**TASK TO CARRY OUT:** From the entries below, copy exactly the lines from the one that contains "Turn this picture" through the one that contains "handle_top = 212.0", both included, and only those.

**RECORDS SUPPLIED:**
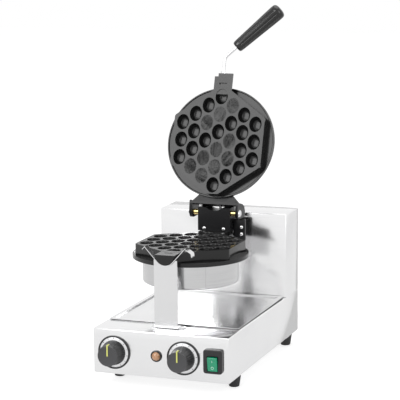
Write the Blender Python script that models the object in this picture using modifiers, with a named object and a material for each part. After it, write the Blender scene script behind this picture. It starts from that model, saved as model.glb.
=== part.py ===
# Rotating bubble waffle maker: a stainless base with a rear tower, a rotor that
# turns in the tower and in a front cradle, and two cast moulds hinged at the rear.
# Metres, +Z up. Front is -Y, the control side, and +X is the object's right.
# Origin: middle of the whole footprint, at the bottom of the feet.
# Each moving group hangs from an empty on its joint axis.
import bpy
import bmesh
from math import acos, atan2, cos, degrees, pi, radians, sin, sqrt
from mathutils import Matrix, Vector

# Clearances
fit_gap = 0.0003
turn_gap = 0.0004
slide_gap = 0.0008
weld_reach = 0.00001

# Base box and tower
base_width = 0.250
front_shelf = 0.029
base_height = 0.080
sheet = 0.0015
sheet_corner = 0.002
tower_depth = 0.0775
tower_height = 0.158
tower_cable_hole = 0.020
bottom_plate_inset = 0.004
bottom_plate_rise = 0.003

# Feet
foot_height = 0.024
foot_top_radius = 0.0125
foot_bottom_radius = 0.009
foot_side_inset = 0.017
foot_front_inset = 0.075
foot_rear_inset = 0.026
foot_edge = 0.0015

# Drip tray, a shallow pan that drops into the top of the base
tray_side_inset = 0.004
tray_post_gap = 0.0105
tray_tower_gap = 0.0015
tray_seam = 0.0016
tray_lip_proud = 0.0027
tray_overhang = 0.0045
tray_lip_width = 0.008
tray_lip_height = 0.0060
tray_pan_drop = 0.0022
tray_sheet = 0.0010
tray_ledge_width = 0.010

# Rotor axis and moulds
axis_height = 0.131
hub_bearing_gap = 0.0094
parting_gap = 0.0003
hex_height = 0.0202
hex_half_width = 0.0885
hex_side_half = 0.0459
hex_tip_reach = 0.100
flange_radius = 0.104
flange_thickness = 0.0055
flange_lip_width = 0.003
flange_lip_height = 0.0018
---
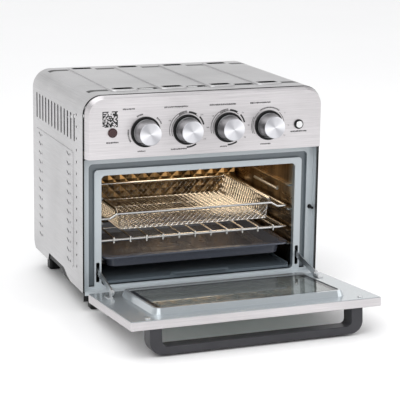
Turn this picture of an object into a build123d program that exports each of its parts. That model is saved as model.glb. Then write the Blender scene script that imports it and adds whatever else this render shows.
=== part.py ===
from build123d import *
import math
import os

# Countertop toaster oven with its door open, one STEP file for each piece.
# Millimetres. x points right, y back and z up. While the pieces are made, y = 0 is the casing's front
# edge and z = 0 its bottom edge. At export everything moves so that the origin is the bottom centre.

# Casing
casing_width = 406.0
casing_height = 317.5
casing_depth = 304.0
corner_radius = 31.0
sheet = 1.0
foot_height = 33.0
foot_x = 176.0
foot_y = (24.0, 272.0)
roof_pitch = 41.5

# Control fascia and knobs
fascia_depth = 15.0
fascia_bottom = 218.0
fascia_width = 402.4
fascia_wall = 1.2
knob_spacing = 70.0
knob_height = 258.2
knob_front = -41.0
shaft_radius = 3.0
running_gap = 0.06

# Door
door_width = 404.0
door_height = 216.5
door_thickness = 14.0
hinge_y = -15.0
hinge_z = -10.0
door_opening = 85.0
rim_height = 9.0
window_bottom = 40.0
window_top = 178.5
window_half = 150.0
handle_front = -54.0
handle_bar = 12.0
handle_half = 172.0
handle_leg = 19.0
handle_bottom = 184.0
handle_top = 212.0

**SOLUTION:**
Turn this picture of an object into a build123d program that exports each of its parts. That model is saved as model.glb. Then write the Blender scene script that imports it and adds whatever else this render shows.
=== part.py ===
from build123d import *
import math
import os

# Countertop toaster oven with its door open, one STEP file for each piece.
# Millimetres. x points right, y back and z up. While the pieces are made, y = 0 is the casing's front
# edge and z = 0 its bottom edge. At export everything moves so that the origin is the bottom centre.

# Casing
casing_width = 406.0
casing_height = 317.5
casing_depth = 304.0
corner_radius = 31.0
sheet = 1.0
foot_height = 33.0
foot_x = 176.0
foot_y = (24.0, 272.0)
roof_pitch = 41.5

# Control fascia and knobs
fascia_depth = 15.0
fascia_bottom = 218.0
fascia_width = 402.4
fascia_wall = 1.2
knob_spacing = 70.0
knob_height = 258.2
knob_front = -41.0
shaft_radius = 3.0
running_gap = 0.06

# Door
door_width = 404.0
door_height = 216.5
door_thickness = 14.0
hinge_y = -15.0
hinge_z = -10.0
door_opening = 85.0
rim_height = 9.0
window_bottom = 40.0
window_top = 178.5
window_half = 150.0
handle_front = -54.0
handle_bar = 12.0
handle_half = 172.0
handle_leg = 19.0
handle_bottom = 184.0
handle_top = 212.0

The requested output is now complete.